You’ve spent days, possibly weeks or even months with your team going through a strategy process you were convinced would produce a winning growth strategy.
Now as Autumn approaches and Quarter 2 results are coming in, you have a sneaky suspicion things aren’t going to plan – financial results are disappointing, key initiatives are faltering – there seems to be an air of frustration around.
Pretty soon the strategy will be filed in an extensive buisness vault under ‘beautiful but useless’.
Chances are a pre-flight checklist wasn’t referred to before your teams began the work. Here’s some pointers to ensure this year it’s different:
A clear destination – are the sponsors of the strategy aligned? Do they all want the same thing in 3-5 years. Are you sure some aren’t happy to coast while others are looking to sell the business?
Politics free ‘discovery’ – inevitably you need to ensure organisational politics have a positive not negative influence on the strategy process. Is the outcome linked to the key staff performance objectives? Can they see that maximising the impact for the whole company provides them job satisfaction?
Hold your nerve – whether it was the dotcom crash of the late 1990s, 2008 recession, Brexit, Oil prices etc., you need to stand back and understand 1) it’s not personal, 2) your competitors are in the same situation and 3) inaction is not an option. And, look at trends not just the morning’s business headlines.

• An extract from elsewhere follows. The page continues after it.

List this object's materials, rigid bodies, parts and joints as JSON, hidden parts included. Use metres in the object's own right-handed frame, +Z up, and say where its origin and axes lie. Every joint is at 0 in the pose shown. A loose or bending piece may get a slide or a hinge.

Objective decisions – an agreed set of suitability, acceptability and feasibility criteria for assessing ideas is essential if you want to ensure maximum commitment. After all, the people involved are going to be working flat out to deliver the plan, so they and their teams need to understand the ‘why’ not just the ‘what’. This can also inoculate the organisation against decision by force of personality. Pet projects and bitter experiences are key, but it’s dangerous if they dominate discussions.
Capacity, capacity, capacity – enthusiasm and ambition are great to develop ideas, but ultimately the delivery resource will determine a strategy’s success. And that means people as well as financial resources – lack of staff to manage or deliver will undermine all the good work during implementation.
Making the special routine – if an extraordinary strategy takes extraordinary effort to by staff to deliver, it’s probably going to ‘the vault’. Turn the strategy into departmental actin plans which are easy to link to the business plan plus straightforward to monitor.
Common sense? – yes, applied in reality? – not often. Following the above should mean this time next year you can boast about not bury the company strategy!